Learning Objectives:
By the end of this webinar, the attendee will be able to:
1. Describe the essential pillars of antimicrobial therapy
2. Understand why and how these pillars affect survival
3. Describe the basics of pharmacodynamics of antimicrobial agents in sepsis
4. Apply insights in pharmacodynamics to optimise antimicrobial therapy

This lecture is equal to 1 CE Contact Hour and 1 CPD Hour


Duration 60 mins.

Lecture speaker

Prof. Stijn Blot

Stijn Blot is research professor at Ghent University and honorary professor at The University of Queensland. His research focus is on various aspects of healthcare-associated infections in critically ill patients.
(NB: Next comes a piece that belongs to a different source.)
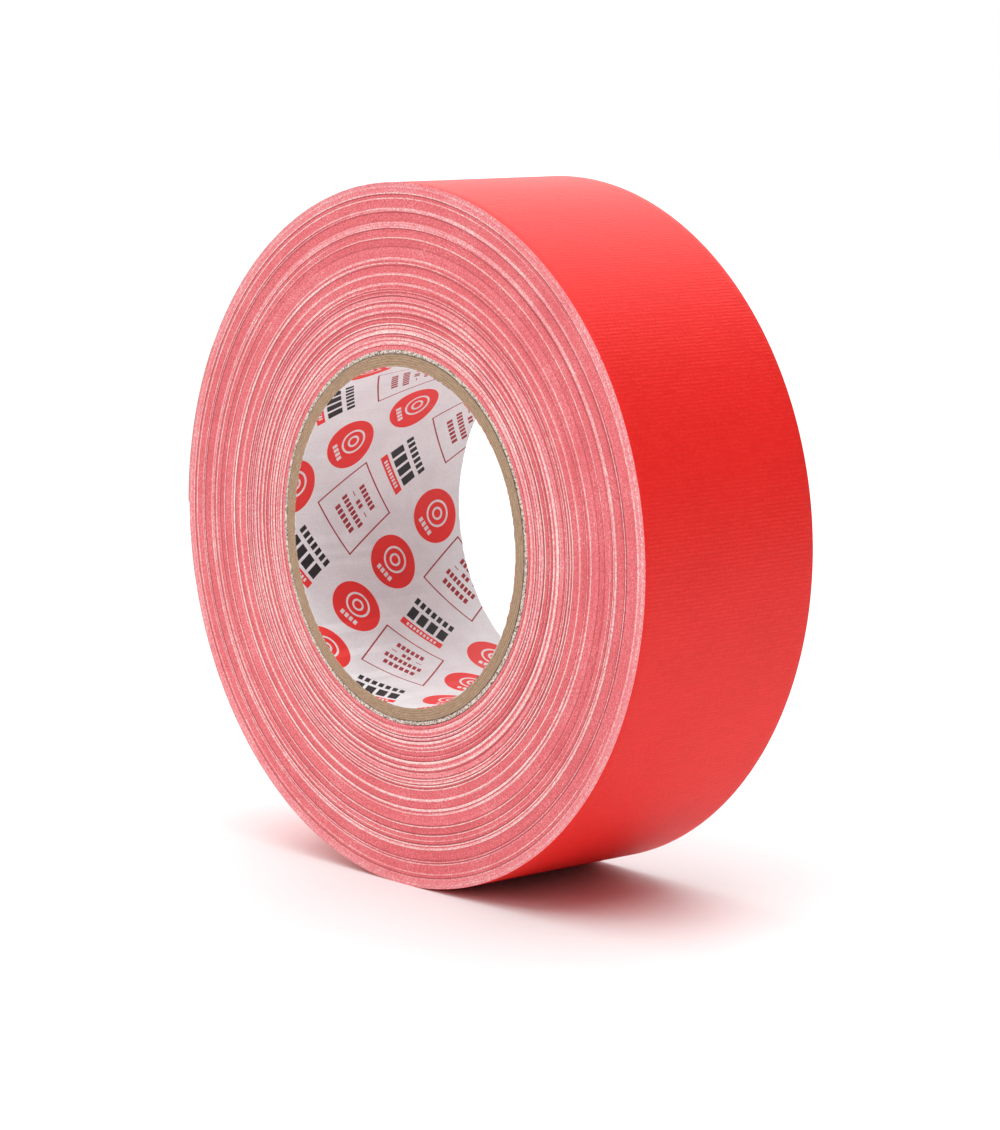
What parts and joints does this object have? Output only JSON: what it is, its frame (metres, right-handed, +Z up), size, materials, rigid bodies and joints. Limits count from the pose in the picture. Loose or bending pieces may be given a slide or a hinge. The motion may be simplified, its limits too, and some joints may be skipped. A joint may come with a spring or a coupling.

He is unique through his varied background that allows bridging distinct disciplines and interpreting clinical data in an exclusive way. He succeeded to consolidate a solid reputation in research and established a firm international network of collaborators. He is editor of 12 books, (co-) author of 40 books/book chapters and 287 publications indexed in the Web of Science adding to a h-index of 56. His research is acknowledged with multiple national and international awards and in 2015 he was inducted in the International Nurse Researcher Hall of Fame of the STTI Honor Society of Nursing.